Electron beam lithography

A scanning electron microscope (SEM) LEO 1530 with a Raith Elphy Nanolithography system was used to irradiate squares of 5000 μm2 with doses up to 10,000 μC cm−2 and lines of 200 nm width and doses up to 10,500 μC cm−2 at acceleration voltages of either 6 kV or 30 kV. The squares were at least 100 μm and the stripes 4.8 μm apart from each other.

The same system was used for SEM imaging.

Synthesis of UiO-66/MWCNT composite

The UiO-66/MWCNT composites were synthesized according to a synthesis method developed in the Behrens group5. UiO-66/MWCNT was synthesized in a 100 mL Pyrex glass vessel by sequentially adding 0.1003 g ZrCl4 (1 Eq), 0.031 mL deionized water (4 Eq), 0.812 mL formic acid (50 Eq) and 0.0715 g H2BDC (1 Eq) in 25 mL DMF (750 Eq). The synthesis solution was ultrasonicated for 5 min to ensure that the Zr-salt and the linker were completely dissolved.

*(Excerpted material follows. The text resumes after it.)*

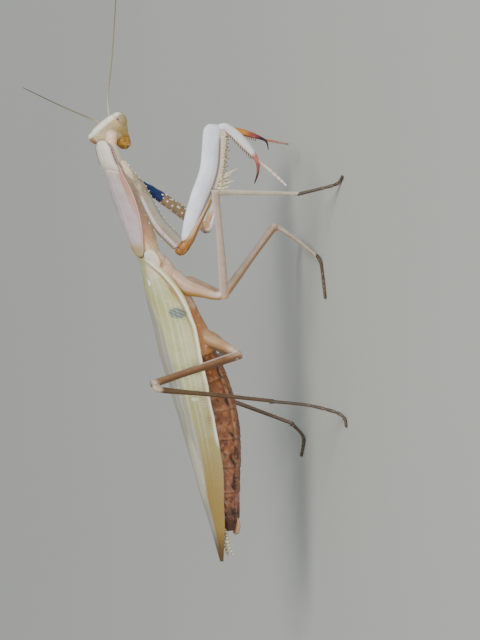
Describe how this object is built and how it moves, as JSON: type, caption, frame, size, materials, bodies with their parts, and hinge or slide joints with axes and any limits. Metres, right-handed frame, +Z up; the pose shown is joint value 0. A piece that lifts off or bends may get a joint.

The SiO2/Si chip with MWCNTs on it was carefully added to the solution and placed top-up at the bottom of the glass vessel. The glass vessel was sealed and heated at 120 C for 1 h. The chip was carefully removed from the solution and washed 3 times with ethanol and dried in air for 1 h. For the powder X-ray diffraction measurements (see Supplementary Note 1) the precipitate which results during the synthesis was separated via centrifugation, washed with DMF and ethanol, and dried under vacuum.